When Recalls Get Weird
Vehicle recalls are more or less typical, like faulty airbags, fire risks, or software bugs that slipped past development. Then there are the oddballs. Over the years, manufacturers have recalled cars because spiders built webs in fuel lines, labels used the wrong font size, or floor mats interfered with pedals. Lists of the strangest recalls read less like technical documents and more like icebreakers at car meets.
Genesis now finds itself brushing up against that latter territory. Beyond spiders or rodents, the luxury marque has acknowledged that the G90 may apply the brakes to something that isn’t really there. What makes this unintended braking especially strange is that the car isn’t misreading traffic or lane markings. Instead, the issue comes down to how the vehicle’s own paint interacts with its advanced driver-assistance hardware.

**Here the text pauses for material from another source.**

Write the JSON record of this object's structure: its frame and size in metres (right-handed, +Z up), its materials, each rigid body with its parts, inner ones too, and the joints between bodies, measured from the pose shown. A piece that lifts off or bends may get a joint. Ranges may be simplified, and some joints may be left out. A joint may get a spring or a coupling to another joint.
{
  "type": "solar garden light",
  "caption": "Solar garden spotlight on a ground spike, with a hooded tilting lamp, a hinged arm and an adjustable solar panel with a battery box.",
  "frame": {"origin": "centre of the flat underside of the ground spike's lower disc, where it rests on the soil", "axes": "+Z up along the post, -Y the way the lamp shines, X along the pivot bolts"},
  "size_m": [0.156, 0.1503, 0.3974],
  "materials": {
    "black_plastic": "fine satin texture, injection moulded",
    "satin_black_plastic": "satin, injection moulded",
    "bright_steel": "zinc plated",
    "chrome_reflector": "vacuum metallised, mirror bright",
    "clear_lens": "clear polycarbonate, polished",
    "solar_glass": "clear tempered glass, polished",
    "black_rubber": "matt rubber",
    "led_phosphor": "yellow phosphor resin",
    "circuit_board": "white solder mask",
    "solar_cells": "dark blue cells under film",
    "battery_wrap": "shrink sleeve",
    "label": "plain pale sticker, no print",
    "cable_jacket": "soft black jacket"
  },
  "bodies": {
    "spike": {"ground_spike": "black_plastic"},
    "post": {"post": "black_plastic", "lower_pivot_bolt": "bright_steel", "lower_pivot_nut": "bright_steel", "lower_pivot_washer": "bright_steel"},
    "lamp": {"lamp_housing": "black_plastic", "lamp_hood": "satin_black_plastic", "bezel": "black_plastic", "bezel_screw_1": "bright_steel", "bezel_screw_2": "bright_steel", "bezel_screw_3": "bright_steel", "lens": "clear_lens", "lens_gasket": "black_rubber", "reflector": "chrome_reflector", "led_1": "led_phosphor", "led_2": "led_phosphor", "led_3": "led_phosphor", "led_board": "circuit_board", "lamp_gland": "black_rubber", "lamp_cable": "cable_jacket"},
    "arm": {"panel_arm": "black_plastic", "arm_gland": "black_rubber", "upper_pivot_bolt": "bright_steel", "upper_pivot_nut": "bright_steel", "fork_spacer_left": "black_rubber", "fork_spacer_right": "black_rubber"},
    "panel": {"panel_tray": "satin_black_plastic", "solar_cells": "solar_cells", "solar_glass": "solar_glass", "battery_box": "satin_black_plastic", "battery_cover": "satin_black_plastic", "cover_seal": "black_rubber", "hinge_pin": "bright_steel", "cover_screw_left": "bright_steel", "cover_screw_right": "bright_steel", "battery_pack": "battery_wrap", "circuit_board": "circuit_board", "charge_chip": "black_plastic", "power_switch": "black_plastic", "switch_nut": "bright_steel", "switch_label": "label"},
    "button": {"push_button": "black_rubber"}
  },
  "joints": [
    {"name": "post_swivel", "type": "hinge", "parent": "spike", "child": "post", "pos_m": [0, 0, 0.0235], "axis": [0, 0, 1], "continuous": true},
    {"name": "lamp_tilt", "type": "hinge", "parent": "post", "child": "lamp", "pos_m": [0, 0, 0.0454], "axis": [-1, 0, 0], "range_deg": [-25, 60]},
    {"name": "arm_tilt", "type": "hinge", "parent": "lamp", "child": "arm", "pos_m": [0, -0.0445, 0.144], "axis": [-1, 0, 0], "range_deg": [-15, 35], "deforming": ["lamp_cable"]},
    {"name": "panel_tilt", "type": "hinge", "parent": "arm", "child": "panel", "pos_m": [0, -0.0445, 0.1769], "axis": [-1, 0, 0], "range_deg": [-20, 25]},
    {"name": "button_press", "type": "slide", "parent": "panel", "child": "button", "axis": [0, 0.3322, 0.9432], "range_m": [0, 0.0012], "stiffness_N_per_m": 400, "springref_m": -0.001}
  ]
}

Driver-Assist System Meets Paint
According to the recall document published by the National Highway Traffic Safety Administration (NHTSA), the campaign affects certain 2023–2026 Genesis G90 sedans equipped with Highway Driving Assist. When moving slowly or changing lanes using the assist feature, the system can falsely detect an object entering the lane and briefly apply the brakes. According to the recall filing, this happens primarily on vehicles finished in Savile Silver.
That particular paint contains aluminum, which can reflect radar signals emitted by the front corner sensors. Those reflections pass through the bumper structure and get interpreted as nearby vehicles. Genesis notes that the behavior only shows up under specific conditions, typically below about 12 mph, and only when the assistance systems are active. Thankfully, there have been no reported crashes, injuries, or fires tied to the issue so far.
The remedy isn’t a software patch or recalibration. Genesis plans to replace the front bumper beam with a sealed version designed to block radar transmission through the structure.
James Lipman
What Owners Should Do
In this case, the “culprit” isn’t poor calibration or lazy coding, but physics doing what physics does. Combine reflective paint, sensitive radar hardware, and the wrong angle, and the system starts imagining traffic. The supplier behind the radar hardware isn’t being singled out as faulty; it’s more a case of an unexpected interaction.
Genesis is advising owners to avoid using Highway Driving Assist until the fix is installed. Notifications are scheduled, and, as always, the repair will be done at no cost.